AI Litigation

Per Law 360, a service which updates attorneys on major trends in the law, the often-discussed issue of whether AI is stealing the intellectual property of others, as that property is appearing in publicly available sources, is the subject of growing and important litigation, with no clarity as to which direction the law will take.

There have been over thirty cases, all in one of Massachusetts, California, Delaware and New York.  They arise across the spectrum: some allege misuse of text, some the theft of images, some the theft of music.  Three cases have been decided; one held that a company infringed on the copyrights of Westlaw (a platform of information for attorneys) while two others found that it was fair use to use public information in training AI.  The discussion of fair use in these cases did not result in a common interpretation and, according to speculation reported in Law 360, it is expected that it will take three to five years to arrive at an understandable body of legal interpretation.  By then, some standard basis for contractual settlement of the issue as between parties may also develop.

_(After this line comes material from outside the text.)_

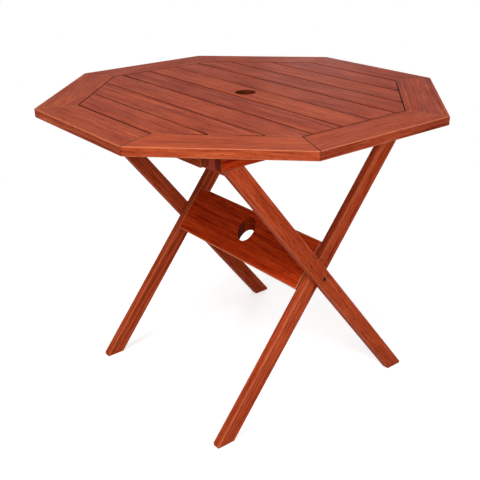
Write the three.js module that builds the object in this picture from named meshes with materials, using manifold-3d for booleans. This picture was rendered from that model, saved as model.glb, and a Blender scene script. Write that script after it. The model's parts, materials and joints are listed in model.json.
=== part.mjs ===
import * as THREE from 'three';
import { mergeVertices } from 'three/addons/utils/BufferGeometryUtils.js';
import Module from 'manifold-3d';

// A folding garden table of oiled hardwood: an octagonal slatted top with a hole for an
// umbrella pole, on two leg frames that cross and fold together under it.
// Millimetres, +Z up. The slats run along X and the legs fold in the YZ plane.
// The origin is on the ground, under the middle of the umbrella hole.

const wasm = await Module();
wasm.setup();

// Clearances
const seatGap = 0.3; // between two pieces that bear on each other
const turnGap = 0.3; // round a bolt in its hole, on the radius
const slotGap = 0.3; // round a tongue, tenon or biscuit in its slot
const overrun = 3; // how far a cut runs past the face that it opens

// Octagonal top
const tableHeight = 735;
const topAcrossFlats = 900;
const boardThickness = 20;
const boardEase = 1.6;
const borderCount = 8;
const borderWidth = 88.5;

// Slats, let into the border by a tongue at each end
const slatCount = 9;
const slatGap = 3;
const slatEndGap = 1.8;
const tongueThickness = 7.4;
const tongueLength = 10;
const tongueShoulder = 4;
const grooveRelief = 1;

// Biscuits in the mitres of the border
const biscuitLength = 56;
const biscuitWidth = 23;
const biscuitThickness = 4;

// Umbrella hole in the middle slat
const poleHoleDiameter = 48;
const poleHoleEase = 1.5;

// Battens under the top, and the rail that stops the outer legs
const battenHeight = 40;
const battenThickness = 22;
const battenEndMargin = 20.5; // beyond the hinge bolt
const battenEase = 2;
const stopRailThickness = 20;
const stopRailHeight = 40;
const stopRailEase = 2;

// Legs
const legWidth = 40;
const legThickness = 22;
const legEase = 3;
const toeClip = 8;
const footReach = 277.4; // from the middle of the table to the middle of a foot
const hingeReach = 269.5; // from the middle of the table to the hinge bolts
const hingeDrop = 25; // from the underside of the top to the hinge bolts
const legsAcross = 574; // over the outer faces of the outer legs
const legSpace = 2; // between an outer leg and the inner leg beside it

// Stretcher between the inner legs, bored upright for the pole
const stretcherWidth = 128;
const stretcherThickness = 22;
const stretcherEase = 2.5;
const stretcherBoreAlongX = 54;
const stretcherBoreAcross = 41;
const stretcherTenonWidth = 32;
const stretcherTenonInset = 8; // from the edge of the stretcher to its tenon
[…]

Finally, there is an esoteric discussion as to whether this litigation really is measuring “the heart of what makes us human” as it asks a court “whether AI models can legally be used to create art that replaces human works.”  I venture to suggest that this artistically sensitive view of the issue is far less important to people who pay money to institute lawsuits than the possible economic return upon any successful legal claim.  But on one level, consider this: what is the difference between a person reading available literature and writing about the subject based on that reading, vs a machine doing exactly the same thing?